Reproduce the listing verbatim.

Dataset rows
────────────────

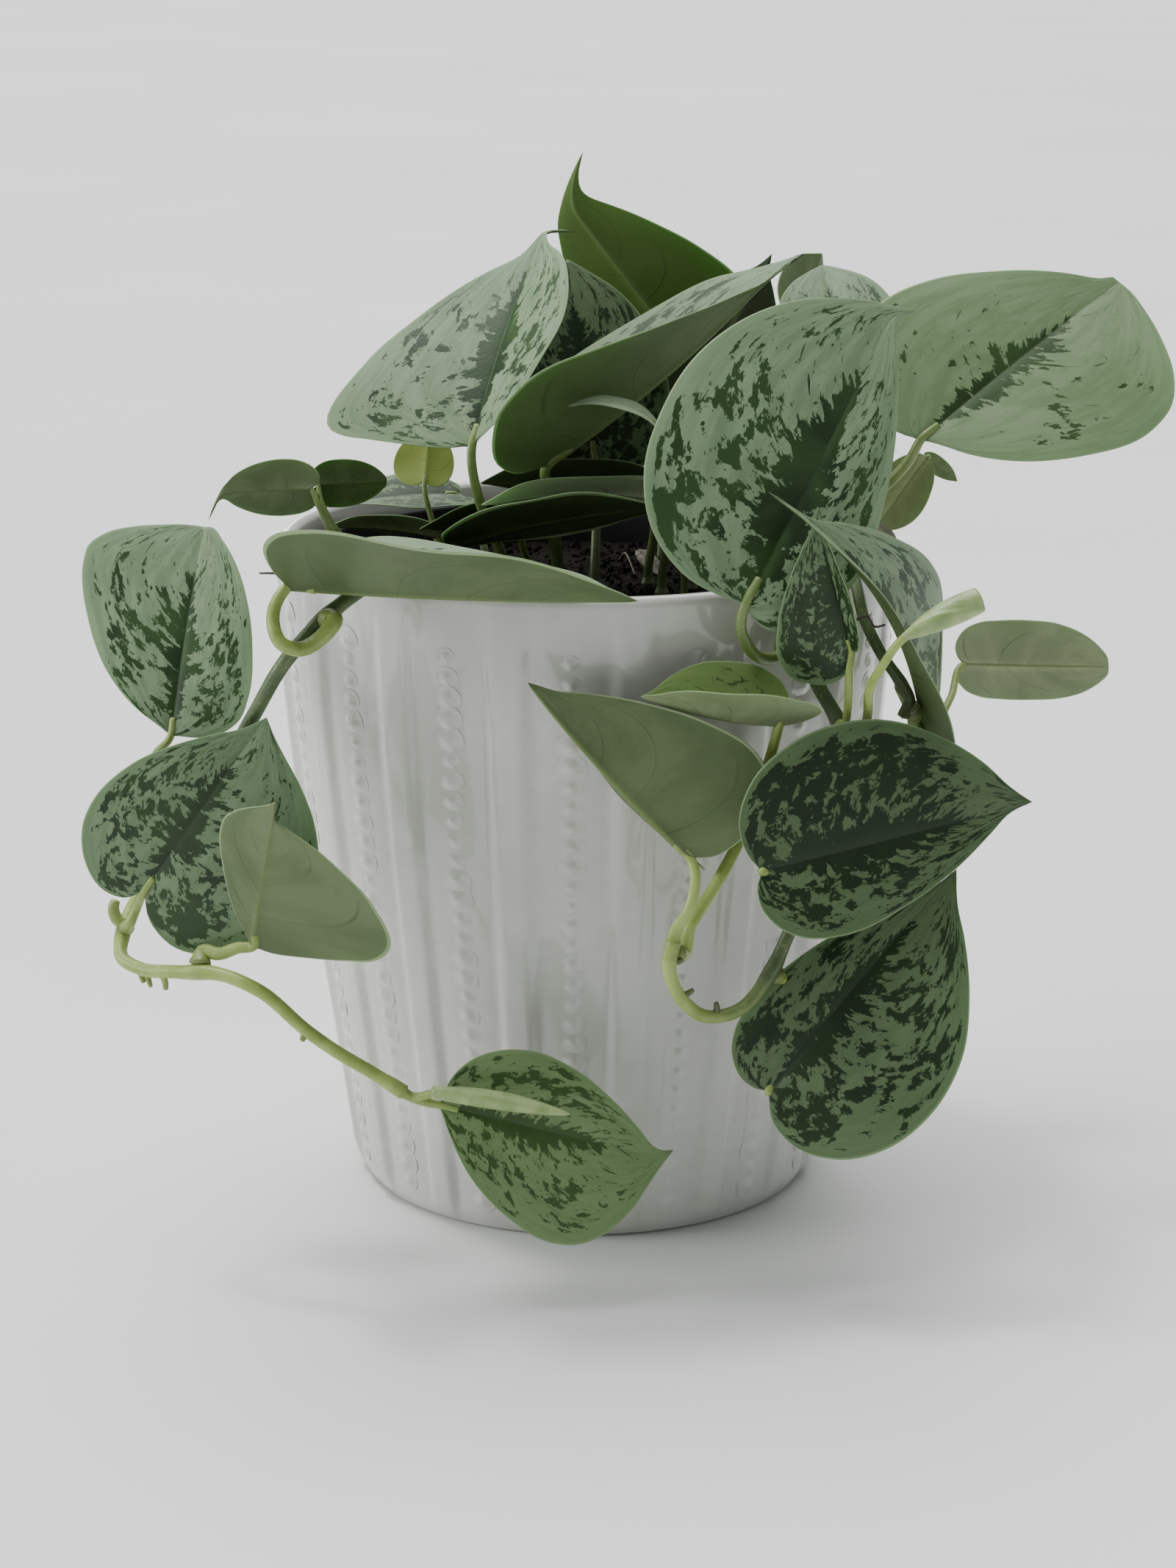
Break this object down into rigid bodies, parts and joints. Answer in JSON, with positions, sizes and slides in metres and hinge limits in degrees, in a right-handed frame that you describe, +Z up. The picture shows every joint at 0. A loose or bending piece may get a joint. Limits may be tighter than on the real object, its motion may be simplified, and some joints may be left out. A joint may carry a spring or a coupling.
{
  "type": "potted satin pothos",
  "caption": "Satin pothos with silver-marked leaves and trailing vines, growing in a ribbed, beaded glazed pot over an inner nursery pot.",
  "frame": {"origin": "centre of the pot's flat base", "axes": "+Z up, -Y toward the front of the plant, +X to the right seen from the front"},
  "size_m": [0.2821, 0.2087, 0.2737],
  "materials": {
    "glaze": "gloss",
    "nursery_plastic": "satin",
    "potting_soil": "matte",
    "stem": "satin",
    "silver_leaf": "satin",
    "young_leaf": "satin",
    "withered_leaf": "matte"
  },
  "bodies": {
    "root": {"pot": "glaze", "nursery_pot": "nursery_plastic", "soil": "potting_soil", "vine_left": "stem", "vine_right": "stem", "vine_right_short": "stem", "leaf_crown_left": "silver_leaf", "leaf_crown_back": "silver_leaf", "leaf_crown_folded": "silver_leaf", "leaf_crown_shaded": "silver_leaf", "leaf_crown_centre": "silver_leaf", "leaf_curled_strip": "silver_leaf", "leaf_front_right": "silver_leaf", "leaf_tucked_dark": "silver_leaf", "leaf_drooping": "silver_leaf", "leaf_right_pale": "silver_leaf", "leaf_right_large": "silver_leaf", "leaf_back_right": "silver_leaf", "leaf_back_far": "silver_leaf", "leaf_right_olive": "silver_leaf", "leaf_right_tiny": "silver_leaf", "leaf_withered": "withered_leaf", "leaf_left_small": "silver_leaf", "leaf_left_round": "silver_leaf", "leaf_rim_long": "silver_leaf", "leaf_left_upper": "silver_leaf", "leaf_left_middle": "silver_leaf", "leaf_left_pale": "silver_leaf", "leaf_vine_end": "silver_leaf", "leaf_hanging_pale": "silver_leaf", "leaf_hanging_dark": "silver_leaf", "leaf_hanging_low": "silver_leaf", "leaf_young_edge": "silver_leaf", "leaf_inner_front": "silver_leaf", "leaf_inner_strip": "silver_leaf", "leaf_inner_dark": "silver_leaf", "leaf_inner_left": "silver_leaf", "leaf_inner_low": "silver_leaf", "leaf_inner_yellow": "silver_leaf", "leaf_inner_back": "silver_leaf", "leaf_rolled_right": "young_leaf", "leaf_rolled_left": "young_leaf"}
  },
  "joints": []
}
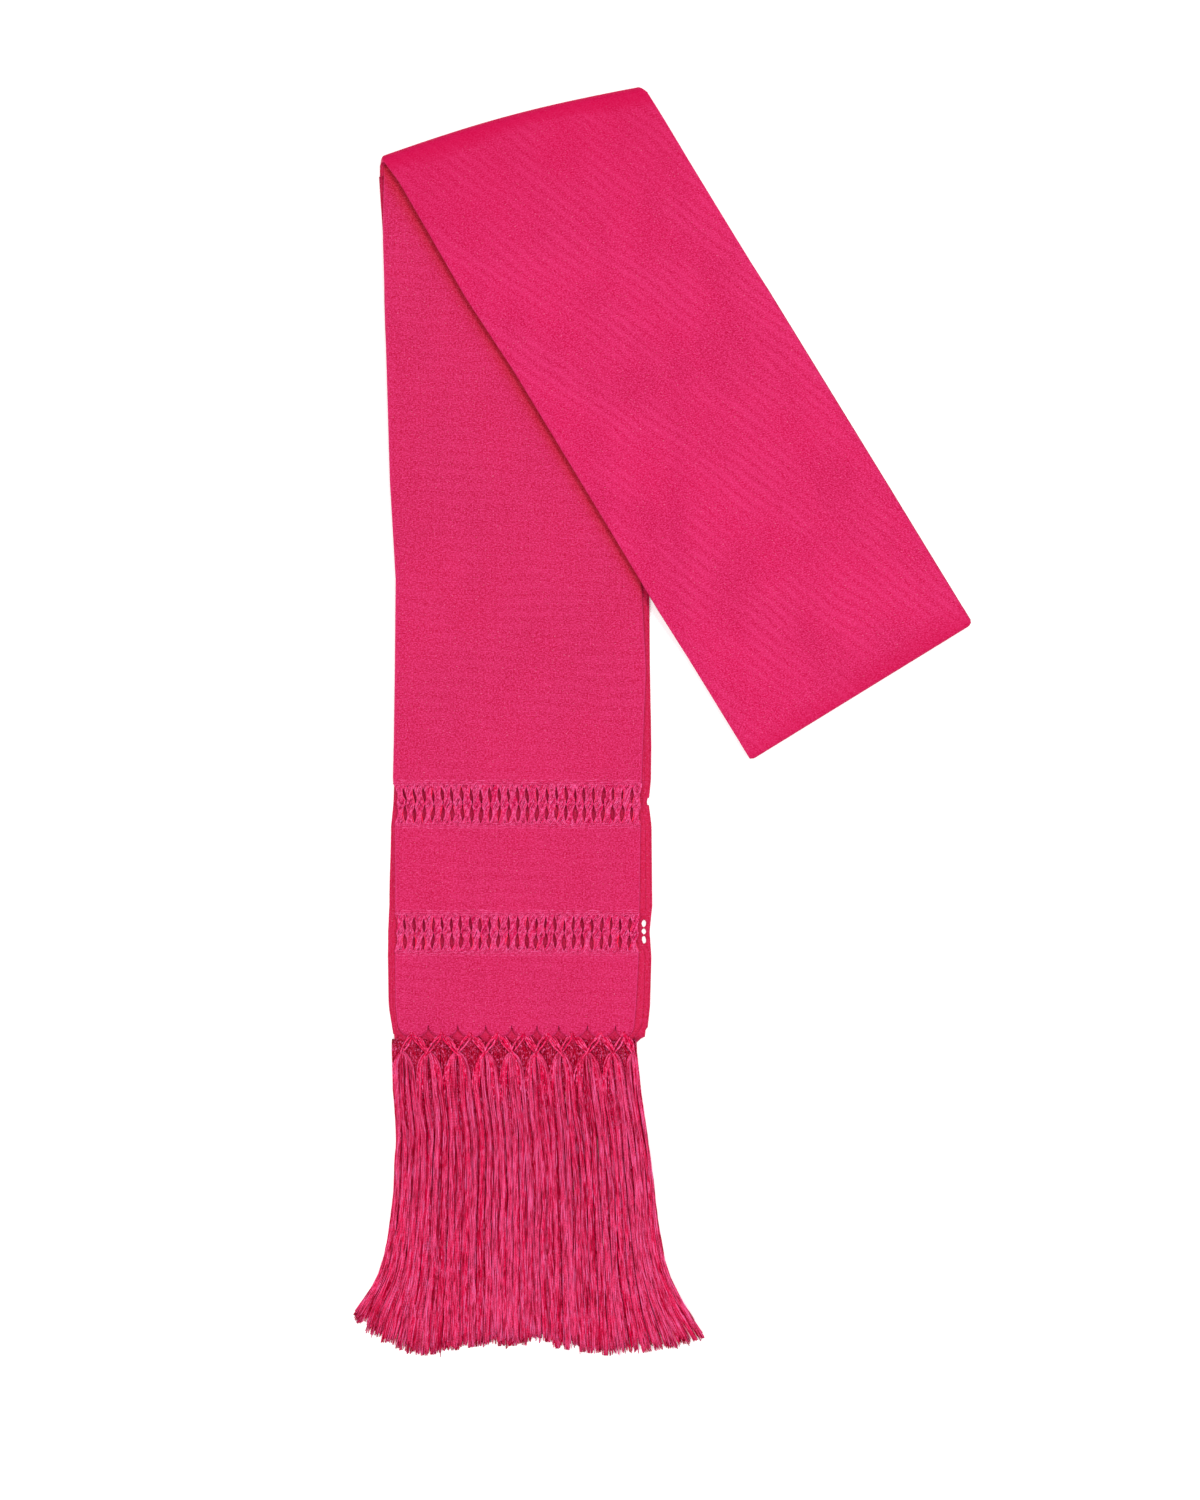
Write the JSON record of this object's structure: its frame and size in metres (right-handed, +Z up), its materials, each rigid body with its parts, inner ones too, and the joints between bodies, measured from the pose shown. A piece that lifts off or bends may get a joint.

────────────────

### Response for this exercise
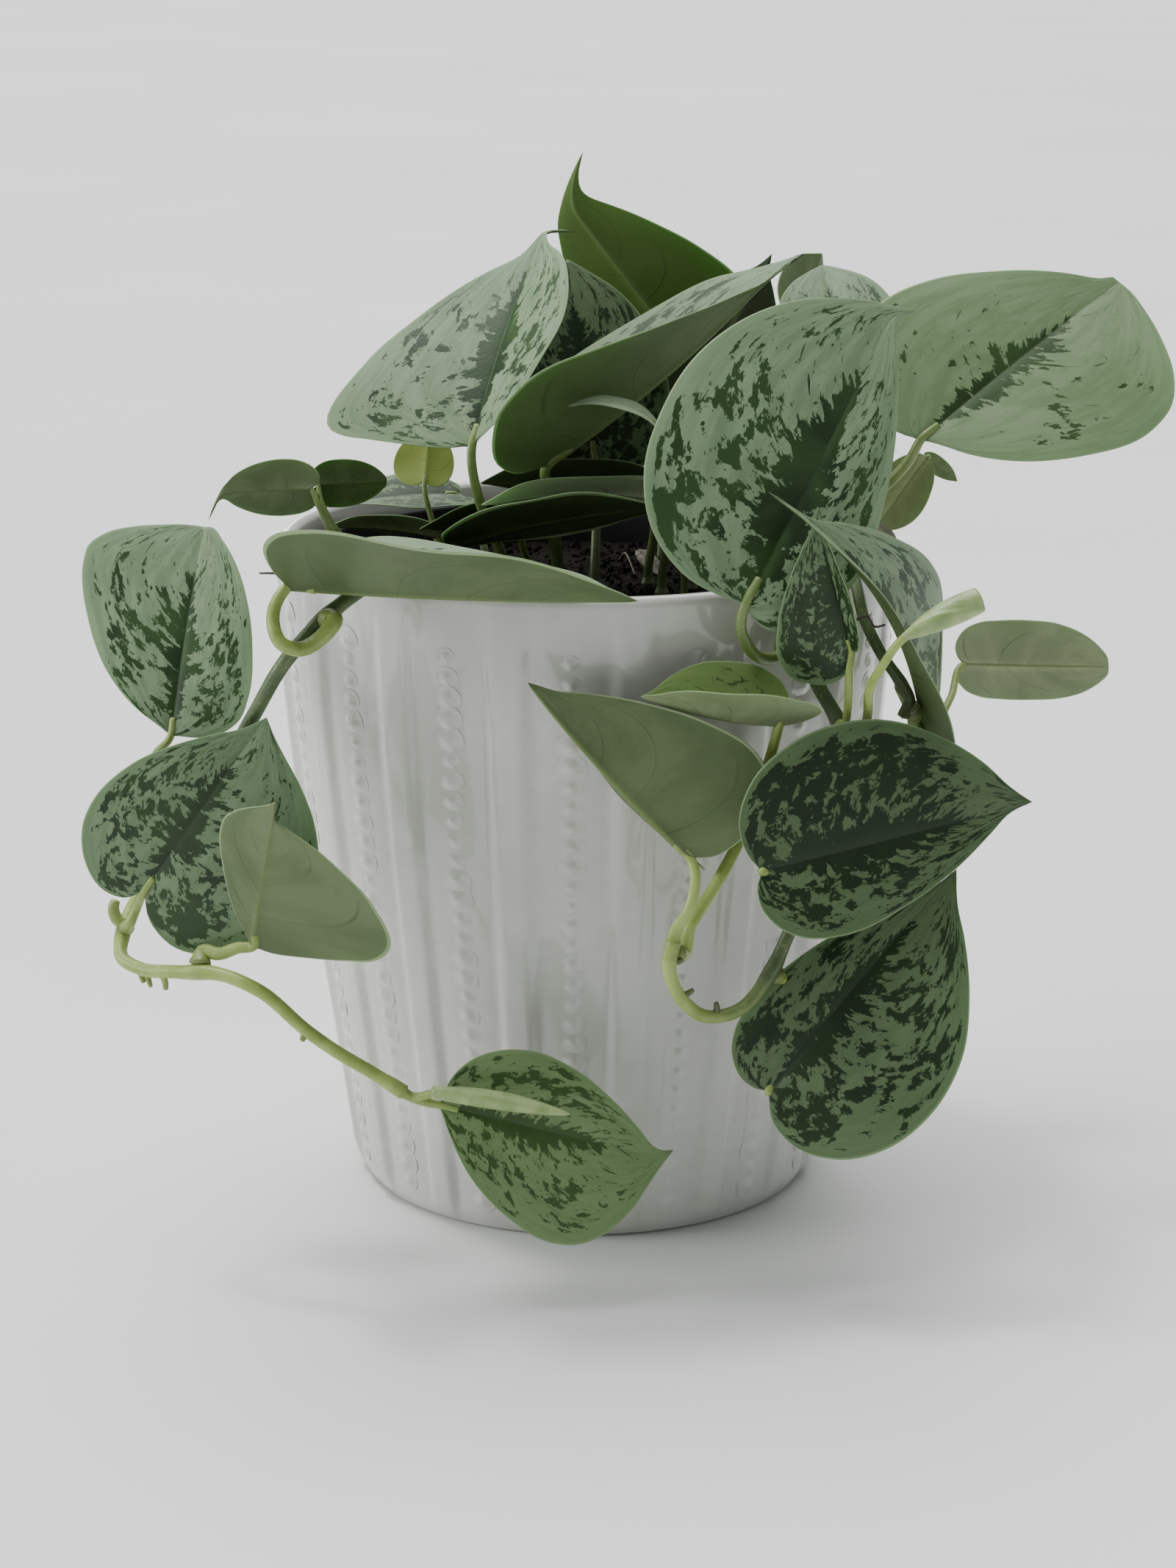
Break this object down into rigid bodies, parts and joints. Answer in JSON, with positions, sizes and slides in metres and hinge limits in degrees, in a right-handed frame that you describe, +Z up. The picture shows every joint at 0. A loose or bending piece may get a joint. Limits may be tighter than on the real object, its motion may be simplified, and some joints may be left out. A joint may carry a spring or a coupling.
{
  "type": "potted satin pothos",
  "caption": "Satin pothos with silver-marked leaves and trailing vines, growing in a ribbed, beaded glazed pot over an inner nursery pot.",
  "frame": {"origin": "centre of the pot's flat base", "axes": "+Z up, -Y toward the front of the plant, +X to the right seen from the front"},
  "size_m": [0.2821, 0.2087, 0.2737],
  "materials": {
    "glaze": "gloss",
    "nursery_plastic": "satin",
    "potting_soil": "matte",
    "stem": "satin",
    "silver_leaf": "satin",
    "young_leaf": "satin",
    "withered_leaf": "matte"
  },
  "bodies": {
    "root": {"pot": "glaze", "nursery_pot": "nursery_plastic", "soil": "potting_soil", "vine_left": "stem", "vine_right": "stem", "vine_right_short": "stem", "leaf_crown_left": "silver_leaf", "leaf_crown_back": "silver_leaf", "leaf_crown_folded": "silver_leaf", "leaf_crown_shaded": "silver_leaf", "leaf_crown_centre": "silver_leaf", "leaf_curled_strip": "silver_leaf", "leaf_front_right": "silver_leaf", "leaf_tucked_dark": "silver_leaf", "leaf_drooping": "silver_leaf", "leaf_right_pale": "silver_leaf", "leaf_right_large": "silver_leaf", "leaf_back_right": "silver_leaf", "leaf_back_far": "silver_leaf", "leaf_right_olive": "silver_leaf", "leaf_right_tiny": "silver_leaf", "leaf_withered": "withered_leaf", "leaf_left_small": "silver_leaf", "leaf_left_round": "silver_leaf", "leaf_rim_long": "silver_leaf", "leaf_left_upper": "silver_leaf", "leaf_left_middle": "silver_leaf", "leaf_left_pale": "silver_leaf", "leaf_vine_end": "silver_leaf", "leaf_hanging_pale": "silver_leaf", "leaf_hanging_dark": "silver_leaf", "leaf_hanging_low": "silver_leaf", "leaf_young_edge": "silver_leaf", "leaf_inner_front": "silver_leaf", "leaf_inner_strip": "silver_leaf", "leaf_inner_dark": "silver_leaf", "leaf_inner_left": "silver_leaf", "leaf_inner_low": "silver_leaf", "leaf_inner_yellow": "silver_leaf", "leaf_inner_back": "silver_leaf", "leaf_rolled_right": "young_leaf", "leaf_rolled_left": "young_leaf"}
  },
  "joints": []
}
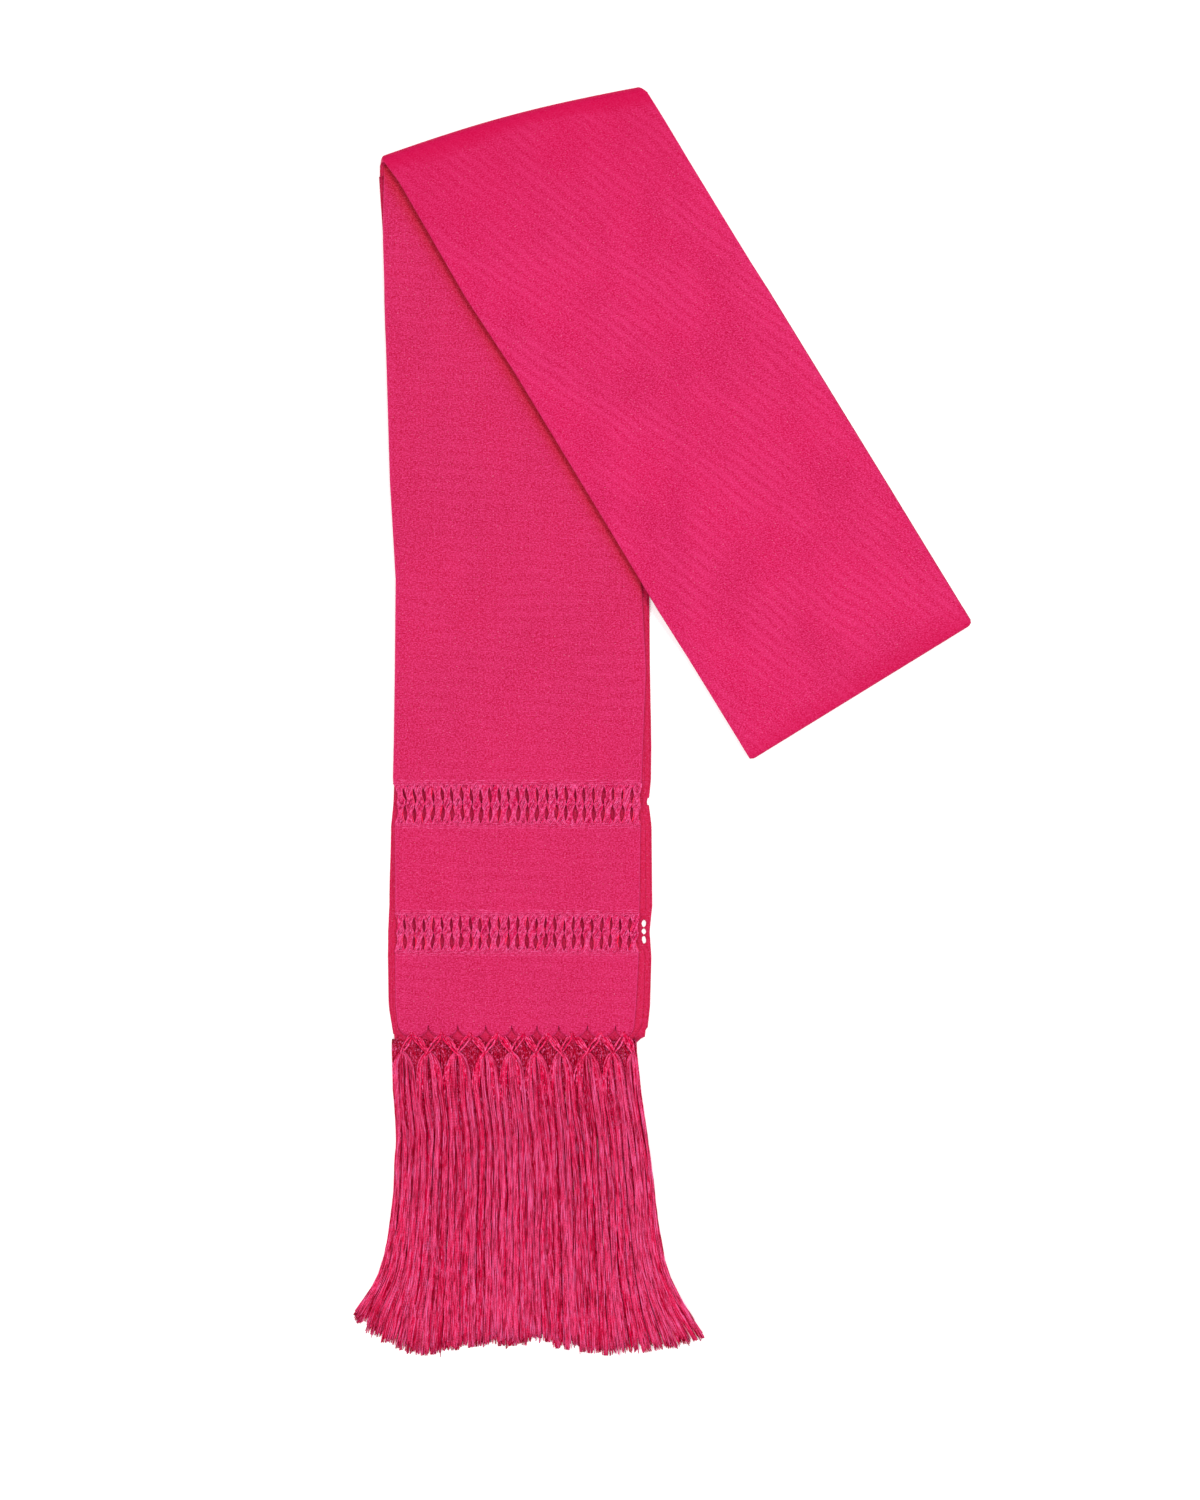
Write the JSON record of this object's structure: its frame and size in metres (right-handed, +Z up), its materials, each rigid body with its parts, inner ones too, and the joints between bodies, measured from the pose shown. A piece that lifts off or bends may get a joint.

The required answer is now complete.